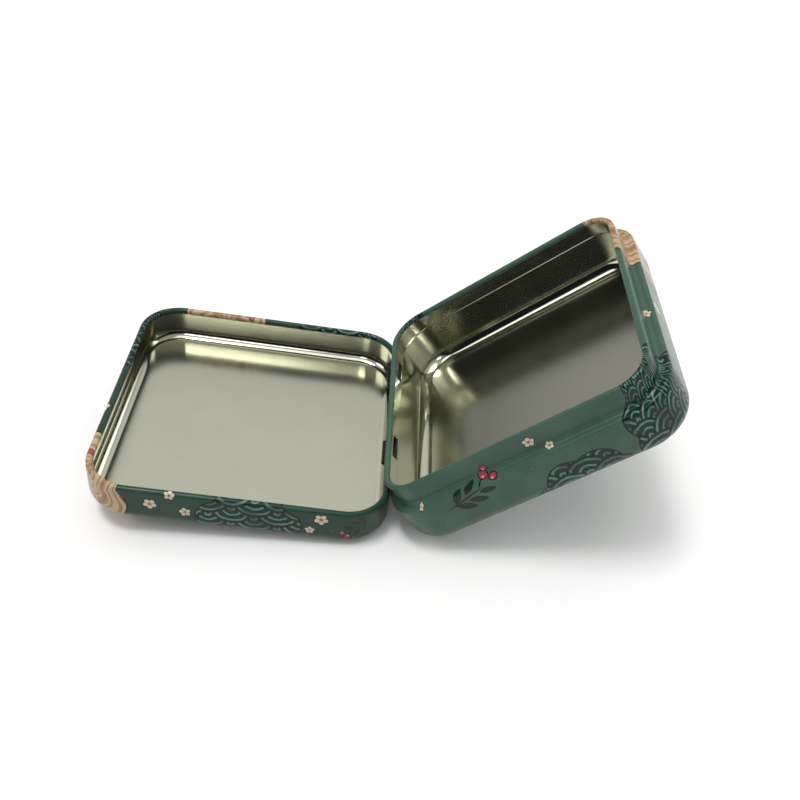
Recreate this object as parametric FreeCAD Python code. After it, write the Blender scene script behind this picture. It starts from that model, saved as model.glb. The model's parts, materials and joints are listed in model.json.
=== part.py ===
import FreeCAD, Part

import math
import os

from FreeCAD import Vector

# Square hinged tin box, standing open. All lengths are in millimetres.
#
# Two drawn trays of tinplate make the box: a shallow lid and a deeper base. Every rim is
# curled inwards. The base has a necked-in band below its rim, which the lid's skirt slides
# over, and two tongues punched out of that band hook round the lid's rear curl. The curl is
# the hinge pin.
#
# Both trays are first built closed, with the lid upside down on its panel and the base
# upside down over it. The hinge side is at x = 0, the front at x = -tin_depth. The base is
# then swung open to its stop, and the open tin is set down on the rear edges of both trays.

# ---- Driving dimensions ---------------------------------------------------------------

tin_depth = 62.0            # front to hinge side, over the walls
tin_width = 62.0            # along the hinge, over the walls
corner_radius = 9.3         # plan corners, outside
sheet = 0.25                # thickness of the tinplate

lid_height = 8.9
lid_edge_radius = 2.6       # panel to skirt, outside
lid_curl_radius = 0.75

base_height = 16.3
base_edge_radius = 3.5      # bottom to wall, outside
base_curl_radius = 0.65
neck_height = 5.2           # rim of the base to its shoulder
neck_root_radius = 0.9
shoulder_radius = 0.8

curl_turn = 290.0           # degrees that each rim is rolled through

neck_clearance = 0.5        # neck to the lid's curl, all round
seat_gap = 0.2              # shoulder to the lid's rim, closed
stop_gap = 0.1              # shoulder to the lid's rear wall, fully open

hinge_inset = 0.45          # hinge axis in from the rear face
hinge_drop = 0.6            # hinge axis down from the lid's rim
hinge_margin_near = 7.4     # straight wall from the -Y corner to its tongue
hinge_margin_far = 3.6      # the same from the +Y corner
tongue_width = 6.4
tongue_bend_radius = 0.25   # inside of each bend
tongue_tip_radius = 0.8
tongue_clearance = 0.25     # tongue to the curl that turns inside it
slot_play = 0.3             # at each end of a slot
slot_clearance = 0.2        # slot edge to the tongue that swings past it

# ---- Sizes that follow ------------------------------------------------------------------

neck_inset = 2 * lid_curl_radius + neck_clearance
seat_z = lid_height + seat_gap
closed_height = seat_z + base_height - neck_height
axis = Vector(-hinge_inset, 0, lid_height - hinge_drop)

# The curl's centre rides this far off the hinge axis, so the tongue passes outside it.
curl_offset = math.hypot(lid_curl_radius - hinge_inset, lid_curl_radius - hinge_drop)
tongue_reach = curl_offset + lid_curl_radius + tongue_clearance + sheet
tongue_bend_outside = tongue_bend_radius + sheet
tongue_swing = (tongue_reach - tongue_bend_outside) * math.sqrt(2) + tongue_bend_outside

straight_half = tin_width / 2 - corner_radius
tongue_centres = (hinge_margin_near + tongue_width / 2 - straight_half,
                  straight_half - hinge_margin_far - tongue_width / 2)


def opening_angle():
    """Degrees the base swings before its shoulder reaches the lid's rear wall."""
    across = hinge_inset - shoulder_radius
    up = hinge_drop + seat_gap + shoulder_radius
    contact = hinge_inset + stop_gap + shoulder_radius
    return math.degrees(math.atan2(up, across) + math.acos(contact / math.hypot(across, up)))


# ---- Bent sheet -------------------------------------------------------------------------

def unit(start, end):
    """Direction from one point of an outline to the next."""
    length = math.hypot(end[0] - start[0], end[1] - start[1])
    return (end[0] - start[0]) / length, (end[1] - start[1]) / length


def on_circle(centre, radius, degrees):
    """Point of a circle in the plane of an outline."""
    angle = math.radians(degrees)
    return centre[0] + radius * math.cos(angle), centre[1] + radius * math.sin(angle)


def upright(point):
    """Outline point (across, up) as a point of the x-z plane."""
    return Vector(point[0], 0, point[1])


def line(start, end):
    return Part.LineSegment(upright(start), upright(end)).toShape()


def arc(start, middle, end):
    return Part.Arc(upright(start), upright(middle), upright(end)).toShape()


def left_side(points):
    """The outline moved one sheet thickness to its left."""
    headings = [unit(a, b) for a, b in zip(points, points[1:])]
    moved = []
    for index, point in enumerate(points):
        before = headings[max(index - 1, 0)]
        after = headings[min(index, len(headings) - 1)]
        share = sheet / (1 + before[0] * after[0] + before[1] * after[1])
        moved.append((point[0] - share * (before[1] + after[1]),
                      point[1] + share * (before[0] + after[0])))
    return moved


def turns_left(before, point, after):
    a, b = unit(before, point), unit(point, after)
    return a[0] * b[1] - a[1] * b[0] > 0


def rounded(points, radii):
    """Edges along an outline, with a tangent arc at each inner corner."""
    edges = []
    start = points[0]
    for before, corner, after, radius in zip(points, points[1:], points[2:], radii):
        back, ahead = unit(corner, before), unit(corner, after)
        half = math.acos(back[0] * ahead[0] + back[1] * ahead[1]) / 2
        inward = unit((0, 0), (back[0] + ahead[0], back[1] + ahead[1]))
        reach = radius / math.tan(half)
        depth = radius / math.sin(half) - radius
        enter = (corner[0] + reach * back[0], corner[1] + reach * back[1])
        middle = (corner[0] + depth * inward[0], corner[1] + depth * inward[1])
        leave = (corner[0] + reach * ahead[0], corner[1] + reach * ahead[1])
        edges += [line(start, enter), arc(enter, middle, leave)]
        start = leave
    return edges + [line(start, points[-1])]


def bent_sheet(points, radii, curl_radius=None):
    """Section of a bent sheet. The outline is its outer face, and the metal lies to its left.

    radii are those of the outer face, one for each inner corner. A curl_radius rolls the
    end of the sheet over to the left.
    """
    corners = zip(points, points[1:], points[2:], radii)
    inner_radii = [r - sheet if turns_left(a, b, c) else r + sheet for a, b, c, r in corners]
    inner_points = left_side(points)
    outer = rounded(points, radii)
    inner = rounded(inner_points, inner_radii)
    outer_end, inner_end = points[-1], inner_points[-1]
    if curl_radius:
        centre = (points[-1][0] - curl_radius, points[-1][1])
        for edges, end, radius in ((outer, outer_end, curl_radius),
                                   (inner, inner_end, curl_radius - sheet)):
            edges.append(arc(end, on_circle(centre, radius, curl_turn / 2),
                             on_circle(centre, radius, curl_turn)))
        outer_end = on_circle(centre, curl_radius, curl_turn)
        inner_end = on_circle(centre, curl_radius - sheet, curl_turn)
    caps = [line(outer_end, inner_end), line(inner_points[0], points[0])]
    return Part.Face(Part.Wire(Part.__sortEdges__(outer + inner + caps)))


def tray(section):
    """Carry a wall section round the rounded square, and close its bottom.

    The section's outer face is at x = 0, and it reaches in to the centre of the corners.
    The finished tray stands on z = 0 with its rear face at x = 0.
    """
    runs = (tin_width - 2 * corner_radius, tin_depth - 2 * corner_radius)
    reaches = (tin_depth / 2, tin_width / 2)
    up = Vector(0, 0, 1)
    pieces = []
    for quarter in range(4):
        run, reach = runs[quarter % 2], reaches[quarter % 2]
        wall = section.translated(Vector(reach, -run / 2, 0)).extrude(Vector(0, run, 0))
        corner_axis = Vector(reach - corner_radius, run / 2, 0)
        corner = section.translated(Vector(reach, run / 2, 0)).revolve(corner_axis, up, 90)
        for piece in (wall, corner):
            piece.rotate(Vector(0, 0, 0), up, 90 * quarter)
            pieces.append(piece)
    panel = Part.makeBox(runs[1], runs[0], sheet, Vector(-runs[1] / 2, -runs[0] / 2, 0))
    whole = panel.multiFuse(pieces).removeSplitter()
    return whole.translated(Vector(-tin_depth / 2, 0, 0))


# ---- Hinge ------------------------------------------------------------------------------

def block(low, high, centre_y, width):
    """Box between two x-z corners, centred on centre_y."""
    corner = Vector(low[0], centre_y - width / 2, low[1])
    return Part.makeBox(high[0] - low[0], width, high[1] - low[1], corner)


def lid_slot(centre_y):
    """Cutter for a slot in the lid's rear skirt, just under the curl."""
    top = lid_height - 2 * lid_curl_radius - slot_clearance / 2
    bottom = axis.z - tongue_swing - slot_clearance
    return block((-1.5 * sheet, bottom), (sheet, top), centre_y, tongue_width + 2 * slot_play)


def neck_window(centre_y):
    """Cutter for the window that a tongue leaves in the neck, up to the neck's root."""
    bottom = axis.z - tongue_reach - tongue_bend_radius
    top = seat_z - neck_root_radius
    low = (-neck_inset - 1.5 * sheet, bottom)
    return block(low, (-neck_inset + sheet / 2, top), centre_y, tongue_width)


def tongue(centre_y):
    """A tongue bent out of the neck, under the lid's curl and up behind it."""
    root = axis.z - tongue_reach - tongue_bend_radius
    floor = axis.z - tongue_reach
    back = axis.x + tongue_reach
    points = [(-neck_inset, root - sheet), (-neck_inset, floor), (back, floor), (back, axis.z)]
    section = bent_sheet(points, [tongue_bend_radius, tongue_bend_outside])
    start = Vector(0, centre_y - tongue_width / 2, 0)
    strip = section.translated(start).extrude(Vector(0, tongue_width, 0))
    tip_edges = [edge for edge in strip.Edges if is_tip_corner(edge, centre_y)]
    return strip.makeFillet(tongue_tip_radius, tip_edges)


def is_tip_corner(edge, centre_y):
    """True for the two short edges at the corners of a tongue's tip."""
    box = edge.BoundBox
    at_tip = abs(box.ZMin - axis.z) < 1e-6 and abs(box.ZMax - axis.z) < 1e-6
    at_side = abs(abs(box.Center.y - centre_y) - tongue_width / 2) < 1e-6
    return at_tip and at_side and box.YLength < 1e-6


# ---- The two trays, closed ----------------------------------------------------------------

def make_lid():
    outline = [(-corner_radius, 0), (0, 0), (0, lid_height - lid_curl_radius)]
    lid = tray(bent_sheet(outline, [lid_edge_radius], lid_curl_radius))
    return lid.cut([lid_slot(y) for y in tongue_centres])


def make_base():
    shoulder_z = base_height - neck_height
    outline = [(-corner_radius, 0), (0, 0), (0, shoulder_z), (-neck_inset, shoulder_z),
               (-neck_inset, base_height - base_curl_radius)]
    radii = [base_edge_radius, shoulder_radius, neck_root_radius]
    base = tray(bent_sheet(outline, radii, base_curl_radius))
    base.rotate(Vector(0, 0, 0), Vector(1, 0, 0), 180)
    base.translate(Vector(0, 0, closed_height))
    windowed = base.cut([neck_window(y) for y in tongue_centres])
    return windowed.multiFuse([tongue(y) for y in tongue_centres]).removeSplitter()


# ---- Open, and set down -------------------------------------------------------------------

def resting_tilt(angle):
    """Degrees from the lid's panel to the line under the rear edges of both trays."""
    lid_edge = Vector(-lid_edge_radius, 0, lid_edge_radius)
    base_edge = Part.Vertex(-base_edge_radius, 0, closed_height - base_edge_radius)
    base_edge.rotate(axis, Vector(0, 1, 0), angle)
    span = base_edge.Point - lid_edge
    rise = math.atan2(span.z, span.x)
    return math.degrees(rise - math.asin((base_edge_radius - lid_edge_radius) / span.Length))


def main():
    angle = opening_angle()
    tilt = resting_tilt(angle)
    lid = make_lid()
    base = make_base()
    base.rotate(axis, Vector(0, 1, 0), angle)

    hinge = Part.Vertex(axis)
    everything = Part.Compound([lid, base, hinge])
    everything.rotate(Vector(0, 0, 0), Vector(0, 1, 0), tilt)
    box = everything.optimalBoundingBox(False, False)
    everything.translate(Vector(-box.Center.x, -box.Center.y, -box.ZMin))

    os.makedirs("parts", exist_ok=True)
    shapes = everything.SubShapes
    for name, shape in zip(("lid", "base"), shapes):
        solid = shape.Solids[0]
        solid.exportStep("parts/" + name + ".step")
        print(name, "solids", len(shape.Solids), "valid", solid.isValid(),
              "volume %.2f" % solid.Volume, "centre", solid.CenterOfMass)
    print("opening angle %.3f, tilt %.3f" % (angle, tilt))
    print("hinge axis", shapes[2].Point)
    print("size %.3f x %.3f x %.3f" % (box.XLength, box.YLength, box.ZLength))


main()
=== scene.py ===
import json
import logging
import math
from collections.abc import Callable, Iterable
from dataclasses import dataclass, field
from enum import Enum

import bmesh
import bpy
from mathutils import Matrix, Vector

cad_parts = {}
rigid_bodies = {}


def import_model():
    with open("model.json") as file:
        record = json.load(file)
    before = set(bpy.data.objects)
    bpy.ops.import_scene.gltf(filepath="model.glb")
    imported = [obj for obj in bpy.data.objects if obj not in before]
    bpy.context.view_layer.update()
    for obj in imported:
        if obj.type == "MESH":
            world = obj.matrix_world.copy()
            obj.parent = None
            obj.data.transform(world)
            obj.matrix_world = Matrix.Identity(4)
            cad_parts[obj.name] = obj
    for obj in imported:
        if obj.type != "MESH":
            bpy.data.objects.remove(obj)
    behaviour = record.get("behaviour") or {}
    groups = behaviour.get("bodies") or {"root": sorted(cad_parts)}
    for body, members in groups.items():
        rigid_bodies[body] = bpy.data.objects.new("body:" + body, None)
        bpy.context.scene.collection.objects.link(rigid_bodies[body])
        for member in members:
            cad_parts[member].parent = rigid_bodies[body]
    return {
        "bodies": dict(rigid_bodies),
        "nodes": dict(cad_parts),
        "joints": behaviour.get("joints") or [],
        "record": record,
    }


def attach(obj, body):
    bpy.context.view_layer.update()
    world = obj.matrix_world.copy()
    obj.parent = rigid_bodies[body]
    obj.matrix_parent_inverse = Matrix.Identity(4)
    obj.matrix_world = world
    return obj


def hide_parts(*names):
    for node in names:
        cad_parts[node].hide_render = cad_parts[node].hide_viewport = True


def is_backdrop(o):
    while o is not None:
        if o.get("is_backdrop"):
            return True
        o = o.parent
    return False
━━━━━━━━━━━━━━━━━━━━
Without changing anything, quote the lines from the top of the data to the line that contains "curl_turn = 290.0", including that line.

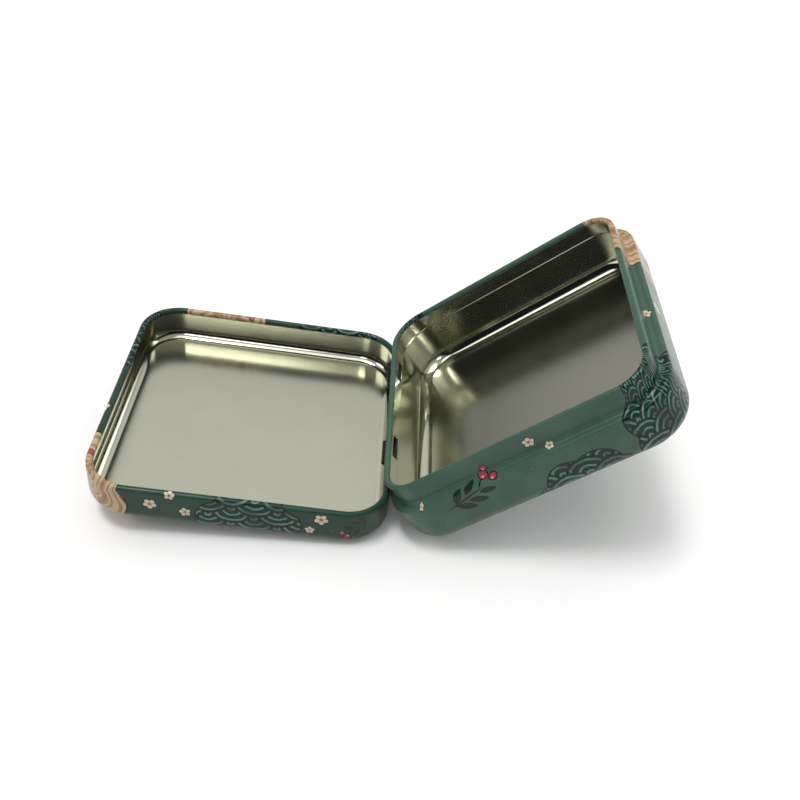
Recreate this object as parametric FreeCAD Python code. After it, write the Blender scene script behind this picture. It starts from that model, saved as model.glb. The model's parts, materials and joints are listed in model.json.
=== part.py ===
import FreeCAD, Part

import math
import os

from FreeCAD import Vector

# Square hinged tin box, standing open. All lengths are in millimetres.
#
# Two drawn trays of tinplate make the box: a shallow lid and a deeper base. Every rim is
# curled inwards. The base has a necked-in band below its rim, which the lid's skirt slides
# over, and two tongues punched out of that band hook round the lid's rear curl. The curl is
# the hinge pin.
#
# Both trays are first built closed, with the lid upside down on its panel and the base
# upside down over it. The hinge side is at x = 0, the front at x = -tin_depth. The base is
# then swung open to its stop, and the open tin is set down on the rear edges of both trays.

# ---- Driving dimensions ---------------------------------------------------------------

tin_depth = 62.0            # front to hinge side, over the walls
tin_width = 62.0            # along the hinge, over the walls
corner_radius = 9.3         # plan corners, outside
sheet = 0.25                # thickness of the tinplate

lid_height = 8.9
lid_edge_radius = 2.6       # panel to skirt, outside
lid_curl_radius = 0.75

base_height = 16.3
base_edge_radius = 3.5      # bottom to wall, outside
base_curl_radius = 0.65
neck_height = 5.2           # rim of the base to its shoulder
neck_root_radius = 0.9
shoulder_radius = 0.8

curl_turn = 290.0           # degrees that each rim is rolled through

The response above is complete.